Perfect World series one was released on VHS in 2000, and rated 18 probably due to Paul Kaye saying the word "fuck" in the episode 'Love'. The video has been discontinued but a Region 2 DVD box set containing both series one and two was due for release on 26 January 2009 by 2entertain, the joint venture by the BBC Worldwide and Woolworths Group. BBC Worldwide own 60% of 2entertain, while Woolworths Group own 40%. However, the release was affected by the collapse of Woolworths in the UK and legal arguments and challenges by the BBC Worldwide over the ownership of the rights over the recordings owned by 2entertain following the demise of Woolworths Group. The legal dispute centres on whether a licensing agreement between BBC Worldwide and 2entertain lapsed when Woolworths Group went into administration.

== Quotes and critical reception ==
Paul Kaye said in an interview regarding the series: "I've never really worked in an office but it was the way I imagined you'd keep sane - I mean an office is sort of like an extended playground, isn't it?

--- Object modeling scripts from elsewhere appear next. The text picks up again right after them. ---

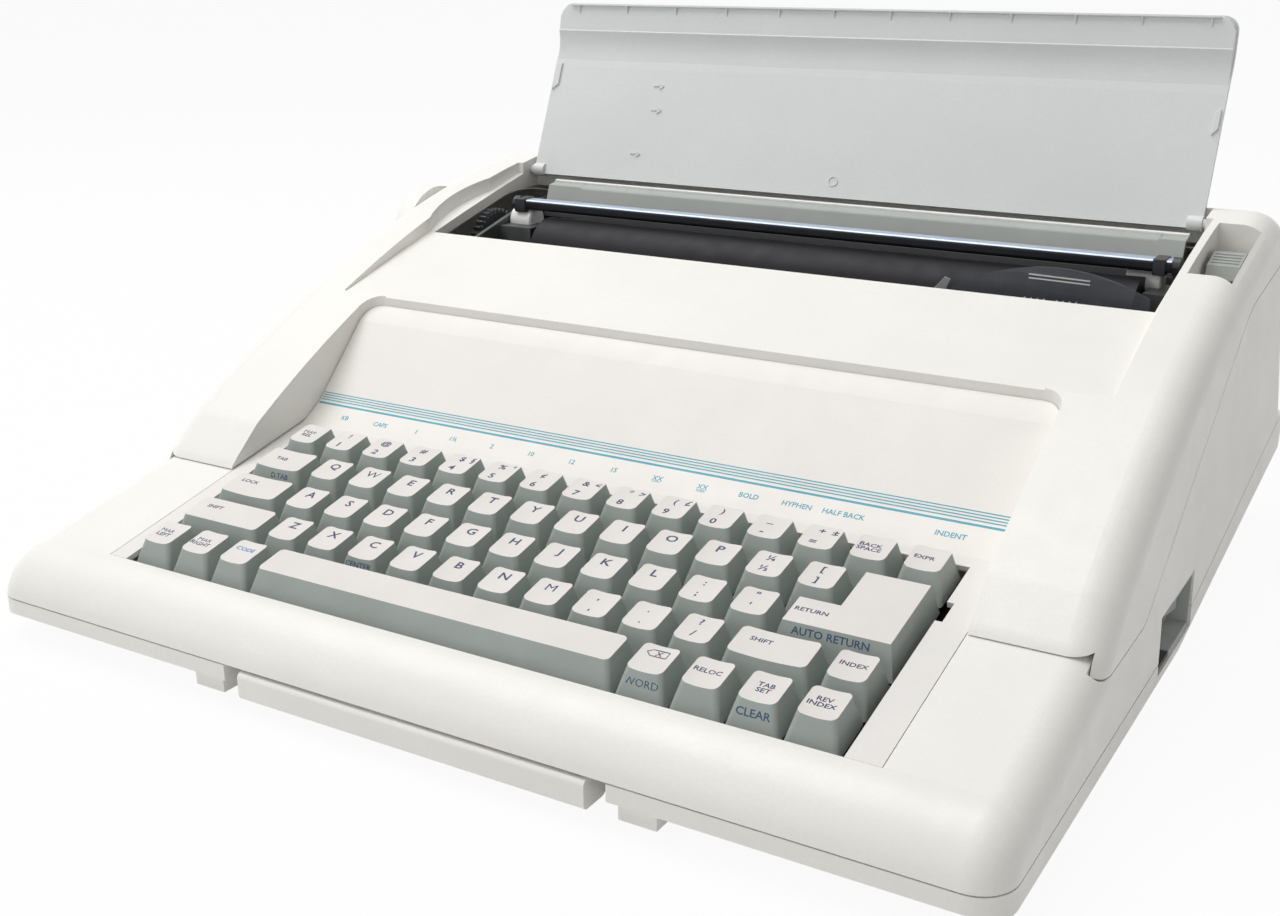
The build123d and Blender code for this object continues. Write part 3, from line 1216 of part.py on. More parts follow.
with BuildPart() as mains_inlet:
    with Locations(REAR_PLANE.location * Location((-INLET_X, 0, -8.5))):
        Box(INLET_SIZE[0], INLET_SIZE[1], 17)
    with Locations(REAR_PLANE.location * Location((-INLET_X, 0, -WALL - 0.75))):
        Box(INLET_SIZE[0] + 8, INLET_SIZE[1] + 6, 1.5)
    with Locations(REAR_PLANE.location * Location((-INLET_X, 0, -5))):
        Box(INLET_SIZE[0] - 4, INLET_SIZE[1] - 4, 14, mode=Mode.SUBTRACT)
    for x in (-5, 5):
        with Locations(REAR_PLANE.location * Location((-INLET_X + x, 0, -9))):
            Cylinder(1.5, 9)
save(mains_inlet, "mains_inlet")

# Power switch

SWITCH_FACE = HALF - 1.3
SWITCH_FLOOR = SWITCH_FACE - SWITCH_DEPTH
ROCKER_Y = SWITCH_Y + 9.0

with BuildPart() as switch_housing:
    block((SWITCH_FLOOR - 12, SWITCH_FACE), SWITCH_ROOM[1], (SWITCH_LOW, SWITCH_HIGH))
    block((SWITCH_FLOOR, SWITCH_FACE + 1), (SWITCH_ROOM[1][0] + 1.5, SWITCH_ROOM[1][1] - 1.5),
          (SWITCH_LOW + 1.5, SWITCH_HIGH - 1.5), Mode.SUBTRACT)
    block((SWITCH_FLOOR - 10, SWITCH_FLOOR + 1), (ROCKER_Y - ROCKER_SIZE[0] / 2 - 0.6, ROCKER_Y + ROCKER_SIZE[0] / 2 + 0.6),
          (ROCKER_Z - ROCKER_SIZE[1] / 2 - 0.3, ROCKER_Z + ROCKER_SIZE[1] / 2 + 0.3), Mode.SUBTRACT)
    post(SWITCH_FLOOR - 3, ROCKER_Y, (ROCKER_Z - ROCKER_SIZE[1] / 2 - 1, ROCKER_Z + ROCKER_SIZE[1] / 2 + 1), 1.5)
save(switch_housing, "switch_housing")

with BuildPart() as power_rocker:
    with BuildSketch(Plane.XY.offset(ROCKER_Z - ROCKER_SIZE[1] / 2)):
        with BuildLine():
            x, y, half = SWITCH_FLOOR, ROCKER_Y, ROCKER_SIZE[0] / 2
            Polyline((x - 5.5, y - 4), (x - 5.5, y + 4), (x - 1.5, y + half), (x + 3.4, y + half), (x + 1.5, y),
                     (x + 3.4, y - half), (x - 1.5, y - half), close=True)
        make_face()
        with Locations((SWITCH_FLOOR - 3, ROCKER_Y)):
            Circle(1.58, mode=Mode.SUBTRACT)
    extrude(amount=ROCKER_SIZE[1])
save(power_rocker, "power_rocker")

# Carry handle

with BuildPart() as carry_handle:
    block((-HANDLE_HALF, HANDLE_HALF), (FRONT_Y - 1, FRONT_Y - 1 + HANDLE_BAR[0]), (HANDLE_LOW, HANDLE_LOW + HANDLE_BAR[1]))
    fillet(carry_handle.edges().filter_by(Axis.X), 2)
    for side in (-1, 1):
        x = side * HANDLE_ARM_X
        block((x - HANDLE_ARM_WIDTH / 2, x + HANDLE_ARM_WIDTH / 2), (FRONT_Y + HANDLE_BAR[0] - 2, HANDLE_ARM_END),
              (ARM_Z, ARM_Z + 4))
        block((x - HANDLE_ARM_WIDTH / 2 - 1.8, x + HANDLE_ARM_WIDTH / 2 + 1.8), (HANDLE_BACK + WALL + 42.5, HANDLE_ARM_END),
              (ARM_Z, ARM_Z + 4))
save(carry_handle, "carry_handle")
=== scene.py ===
# %% [markdown]
# # An electric typewriter, dressed over its CAD frame
# The frame holds every real part at its real size: covers, keys, platen, carriage, lid.
# This file adds what a printer, a moulder and a photographer would add: finishes, printed
# legends, stripes, small moulded marks, light, floor and camera. Nothing of the frame moves.

# %% Load the frame
import json
from math import cos, pi, radians, sin, sqrt

import bmesh
import bpy
from mathutils import Matrix, Vector


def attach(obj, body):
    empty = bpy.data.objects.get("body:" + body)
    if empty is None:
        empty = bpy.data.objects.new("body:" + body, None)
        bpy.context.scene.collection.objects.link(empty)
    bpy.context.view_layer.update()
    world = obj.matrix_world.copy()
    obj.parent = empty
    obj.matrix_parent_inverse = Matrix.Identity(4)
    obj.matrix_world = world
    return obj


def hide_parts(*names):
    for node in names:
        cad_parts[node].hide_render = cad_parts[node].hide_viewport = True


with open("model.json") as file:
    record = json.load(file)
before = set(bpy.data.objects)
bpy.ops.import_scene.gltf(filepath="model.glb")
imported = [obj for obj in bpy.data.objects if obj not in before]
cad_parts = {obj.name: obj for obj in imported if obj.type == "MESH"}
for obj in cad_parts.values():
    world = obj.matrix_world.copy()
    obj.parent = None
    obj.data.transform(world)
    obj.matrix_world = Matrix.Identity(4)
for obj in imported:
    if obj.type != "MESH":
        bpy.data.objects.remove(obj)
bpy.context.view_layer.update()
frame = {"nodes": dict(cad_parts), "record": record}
NODES = frame["nodes"]

# %% [markdown]
# ## Units and the three tilted surfaces
# Blender works in metres, but a typewriter is easier to think of in millimetres, so one helper
# turns millimetres into Blender's units. Three surfaces carry all the print and the small marks:
# the keyboard's tilted plane, the folded label panel and the lid. Each gets a function that
# takes a place on that surface and returns a point in space. Empties turned to each surface
# would do the same, but a function can be read, and needs no extra objects.

# %% Keyboard plane, panel and lid
MM = 0.001
KEY_TILT = radians(12.2)
KEY_ORIGIN = Vector((0, -116.13, 43.77))
KEY_UP_SLOPE = Vector((0, cos(KEY_TILT), sin(KEY_TILT)))
KEY_OUT = Vector((0, -sin(KEY_TILT), cos(KEY_TILT)))
PANEL_FOOT = Vector((0, -61.5, 54.8))
PANEL_BEND = Vector((0, -49.0, 62.5))
PANEL_TOP = Vector((0, -21.0, 91.0))
LID_FOOT = Vector((0, 128.0, 135.0))
LID_FLAT_END = Vector((0, 149.9, 186.0))
ACROSS = Vector((1, 0, 0))


def key_point(x, s, h):
    """A point by its place on the keyboard plane, in mm: across, up the slope, out of it."""
    return (KEY_ORIGIN + ACROSS * x + KEY_UP_SLOPE * s + KEY_OUT * h) * MM


def on_slope(start, end, x, along, lift):
    """A point on a flat strip that runs from start to end, lifted off its face, in mm."""
    run = (end - start).normalized()
    out = ACROSS.cross(run)
    return (start + ACROSS * x + run * along + out * lift) * MM


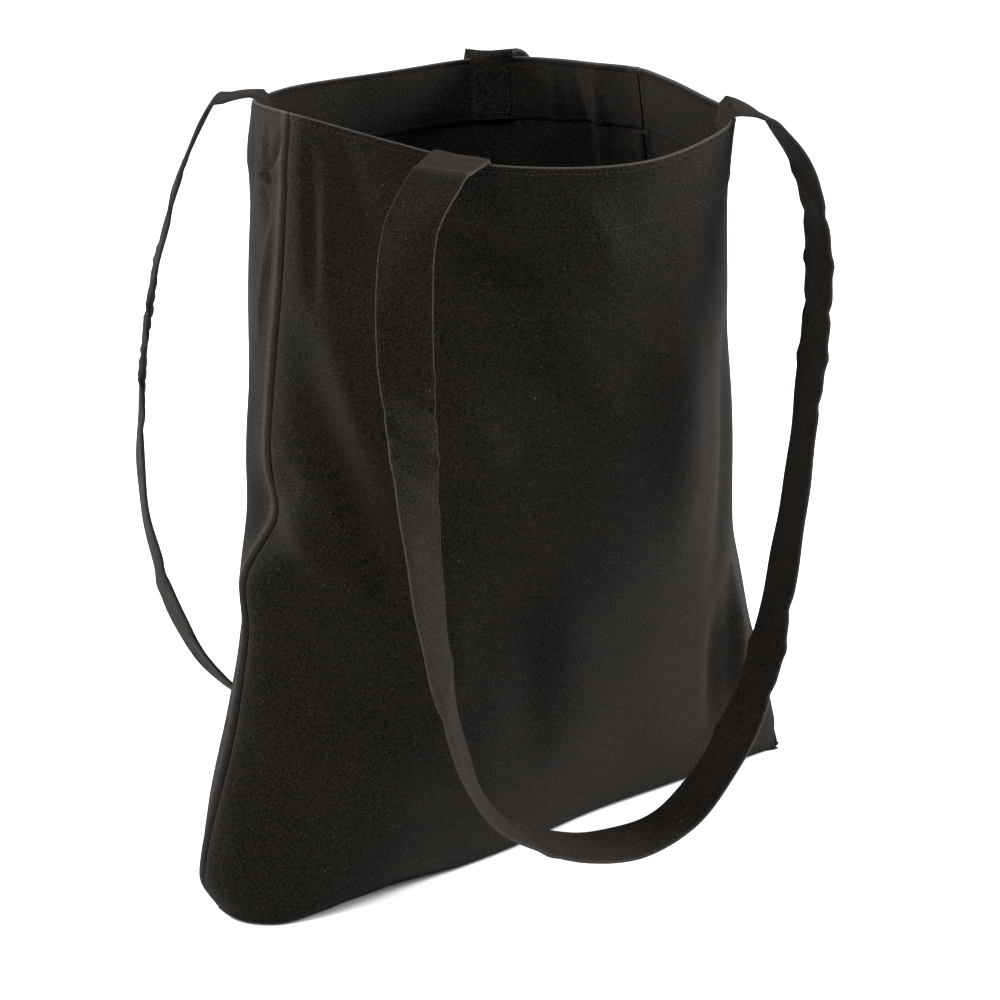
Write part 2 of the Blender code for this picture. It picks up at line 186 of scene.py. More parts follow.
BACK_ROUTE = [
    ((-0.098, 0.103, 0.411), (-0.70, -0.70, 0.03)),
    ((-0.116, 0.115, 0.401), (-0.66, -0.75, 0.00)),
    ((-0.126, 0.130, 0.362), (-0.60, -0.80, 0.00)),
    ((-0.141, 0.139, 0.295), (-0.58, -0.81, 0.00)),
    ((-0.149, 0.140, 0.224), (-0.50, -0.86, 0.00)),
    ((-0.145, 0.140, 0.165), (-0.35, -0.93, 0.00)),
    ((-0.121, 0.140, 0.098), (-0.15, -0.99, 0.00)),
    ((-0.076, 0.140, 0.050), (0.00, -1.00, 0.00)),
    ((-0.010, 0.140, 0.040), (0.00, -1.00, 0.00)),
    ((0.055, 0.140, 0.072), (-0.25, -0.96, 0.00)),
    ((0.096, 0.140, 0.140), (-0.61, -0.75, 0.00)),
    ((0.112, 0.139, 0.220), (-0.86, -0.49, 0.00)),
    ((0.119, 0.136, 0.300), (-0.95, 0.00, 0.00)),
    ((0.117, 0.133, 0.350), (-0.85, 0.45, 0.00)),
    ((0.099, 0.130, 0.386), (-0.70, 0.70, 0.00)),
    ((0.080, 0.121, 0.405), (-0.62, 0.78, 0.00)),
]

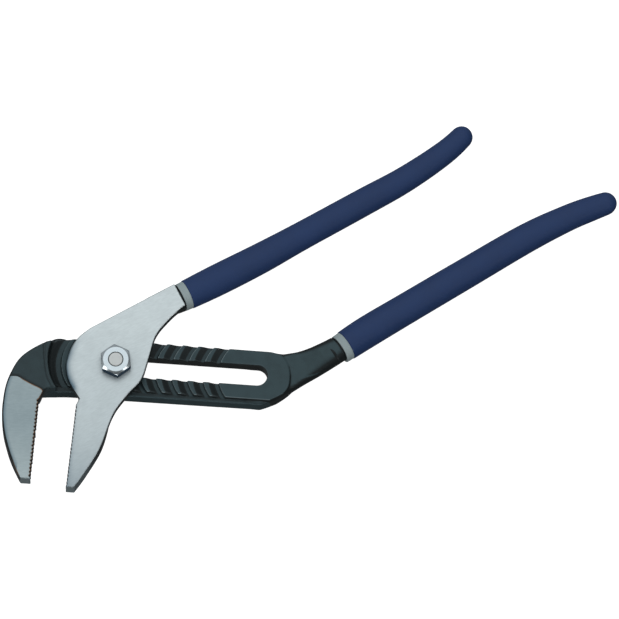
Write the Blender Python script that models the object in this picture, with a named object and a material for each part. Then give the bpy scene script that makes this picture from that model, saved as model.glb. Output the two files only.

So the guy does absolutely no work and the only way he can relieve the tedium is by behaving despicably and I think the whole office would actually be sad if he left because it would suddenly be all very mundane. I mean I'm sure that's the case in a lot of real offices - it's like on reality-TV shows, everyone quite likes the bad guy in the Big Brother house, really."

Tasche de Vasconcelos who plays Lauren in the first series said: "It's a great show, I'm just so proud to have been able to do it. It's brilliantly written". She later went on to describe Paul as "a wonderful actor and co-partner he was so professional".

This is a review of the first episode of series one: "The stylish opening to this new office-centered, six-part situation comedy introduces Bob Slay, the ultimate marketing man. Paul Kaye (well known as spoof interviewer Dennis Pennis), stars as a slick and selfish operator with a saccharine tongue who occasionally justifies his behaviour in asides to the camera. His only real area of vulnerability is his parentage - he was abandoned as a baby. That makes him particularly nervous when he has to meet his gorgeous girlfriend Lauren's parents for the first time. The plotting is quite convoluted in this distinctly adults-only opener, but it has its moments. The best of them involve the marketing director, played by Michael Cochrane as a sex-mad monster who steals all the best lines. Even he confesses to being a little over-eager with Lauren's mother, played by Jan Harvey."